#### WHAT YOU ARE ASKED TO DO
The listing below is the input. Say how many of its lines contain "this", giving the number alone.

━━ DATA LINES

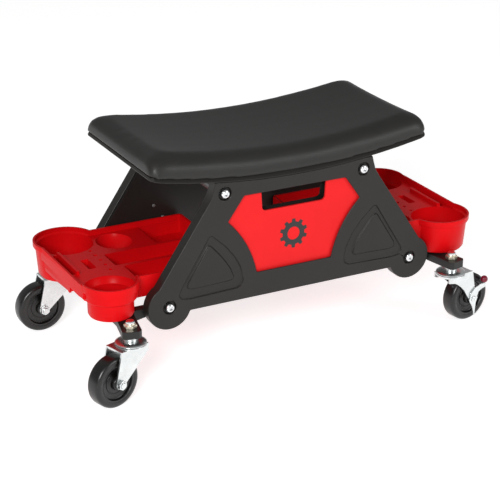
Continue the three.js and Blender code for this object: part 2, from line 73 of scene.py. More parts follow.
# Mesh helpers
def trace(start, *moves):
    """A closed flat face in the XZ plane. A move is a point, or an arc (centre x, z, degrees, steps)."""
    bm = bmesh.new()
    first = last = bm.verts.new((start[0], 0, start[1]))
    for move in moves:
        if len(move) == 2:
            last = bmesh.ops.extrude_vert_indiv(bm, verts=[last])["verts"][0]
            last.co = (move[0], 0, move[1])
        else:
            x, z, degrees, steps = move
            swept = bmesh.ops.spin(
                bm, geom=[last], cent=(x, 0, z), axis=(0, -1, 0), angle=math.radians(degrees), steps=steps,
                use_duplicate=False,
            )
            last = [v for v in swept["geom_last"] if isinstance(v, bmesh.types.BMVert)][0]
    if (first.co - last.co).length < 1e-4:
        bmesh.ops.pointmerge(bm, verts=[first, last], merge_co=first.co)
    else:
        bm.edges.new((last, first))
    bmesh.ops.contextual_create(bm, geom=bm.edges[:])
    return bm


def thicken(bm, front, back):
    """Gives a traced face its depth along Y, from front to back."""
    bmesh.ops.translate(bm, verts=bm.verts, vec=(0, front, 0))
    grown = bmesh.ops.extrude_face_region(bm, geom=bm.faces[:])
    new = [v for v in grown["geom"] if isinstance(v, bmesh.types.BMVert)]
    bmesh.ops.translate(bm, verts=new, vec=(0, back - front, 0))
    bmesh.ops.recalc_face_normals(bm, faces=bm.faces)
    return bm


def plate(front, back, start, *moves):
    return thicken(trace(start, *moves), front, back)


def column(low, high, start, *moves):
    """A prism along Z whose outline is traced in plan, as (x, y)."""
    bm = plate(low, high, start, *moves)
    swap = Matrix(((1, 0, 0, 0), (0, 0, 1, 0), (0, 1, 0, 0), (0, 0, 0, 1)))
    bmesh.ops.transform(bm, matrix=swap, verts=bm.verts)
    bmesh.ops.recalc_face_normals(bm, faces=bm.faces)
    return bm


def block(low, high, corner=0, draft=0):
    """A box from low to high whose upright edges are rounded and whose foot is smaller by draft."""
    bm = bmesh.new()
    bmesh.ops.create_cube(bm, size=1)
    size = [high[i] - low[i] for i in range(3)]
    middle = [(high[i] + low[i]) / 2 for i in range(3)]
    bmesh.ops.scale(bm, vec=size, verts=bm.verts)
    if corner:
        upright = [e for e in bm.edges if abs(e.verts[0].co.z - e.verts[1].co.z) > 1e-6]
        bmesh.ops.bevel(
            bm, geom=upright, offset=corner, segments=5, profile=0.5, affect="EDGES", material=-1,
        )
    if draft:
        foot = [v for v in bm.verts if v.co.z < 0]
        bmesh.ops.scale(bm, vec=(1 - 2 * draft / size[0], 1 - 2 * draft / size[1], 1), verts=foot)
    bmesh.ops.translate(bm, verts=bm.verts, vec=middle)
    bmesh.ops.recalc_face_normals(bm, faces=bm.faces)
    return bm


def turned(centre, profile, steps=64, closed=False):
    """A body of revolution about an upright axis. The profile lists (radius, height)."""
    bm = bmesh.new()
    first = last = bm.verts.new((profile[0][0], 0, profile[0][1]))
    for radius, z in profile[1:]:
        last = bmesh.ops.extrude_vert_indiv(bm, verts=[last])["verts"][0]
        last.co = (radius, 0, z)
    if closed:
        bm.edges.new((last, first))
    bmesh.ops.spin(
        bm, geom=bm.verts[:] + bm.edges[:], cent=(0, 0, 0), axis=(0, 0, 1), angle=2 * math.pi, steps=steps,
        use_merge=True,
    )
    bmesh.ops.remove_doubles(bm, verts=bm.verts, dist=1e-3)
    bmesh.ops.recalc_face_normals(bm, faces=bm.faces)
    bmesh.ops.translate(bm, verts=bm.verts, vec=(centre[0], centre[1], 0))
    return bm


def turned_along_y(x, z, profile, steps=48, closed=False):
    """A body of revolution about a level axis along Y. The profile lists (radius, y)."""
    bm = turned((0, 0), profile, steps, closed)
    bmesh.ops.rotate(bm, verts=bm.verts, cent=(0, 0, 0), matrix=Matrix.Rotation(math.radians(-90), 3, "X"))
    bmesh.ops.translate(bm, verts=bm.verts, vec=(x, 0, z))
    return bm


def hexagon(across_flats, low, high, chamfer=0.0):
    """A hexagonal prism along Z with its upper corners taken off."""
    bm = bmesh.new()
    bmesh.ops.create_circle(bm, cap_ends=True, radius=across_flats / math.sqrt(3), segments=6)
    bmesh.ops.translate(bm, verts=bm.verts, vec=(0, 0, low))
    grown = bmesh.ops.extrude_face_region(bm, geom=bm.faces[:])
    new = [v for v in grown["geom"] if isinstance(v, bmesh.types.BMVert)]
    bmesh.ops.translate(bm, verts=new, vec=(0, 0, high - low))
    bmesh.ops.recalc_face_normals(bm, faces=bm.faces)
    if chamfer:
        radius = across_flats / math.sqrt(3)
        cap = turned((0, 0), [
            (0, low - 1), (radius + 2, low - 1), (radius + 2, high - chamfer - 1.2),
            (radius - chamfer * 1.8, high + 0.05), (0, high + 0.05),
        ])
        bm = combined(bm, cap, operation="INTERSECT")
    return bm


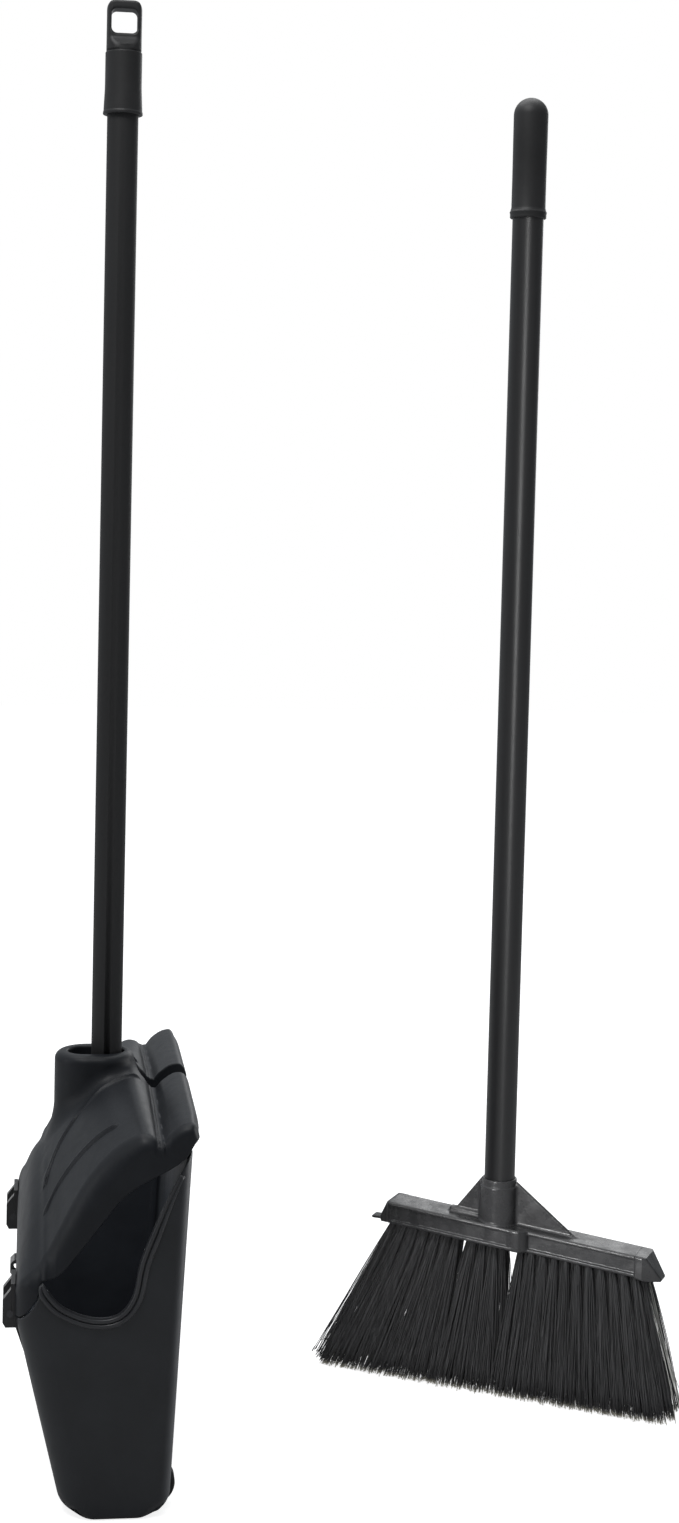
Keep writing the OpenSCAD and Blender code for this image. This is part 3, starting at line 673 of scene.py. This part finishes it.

━━━━

#### TASK SOLUTION
2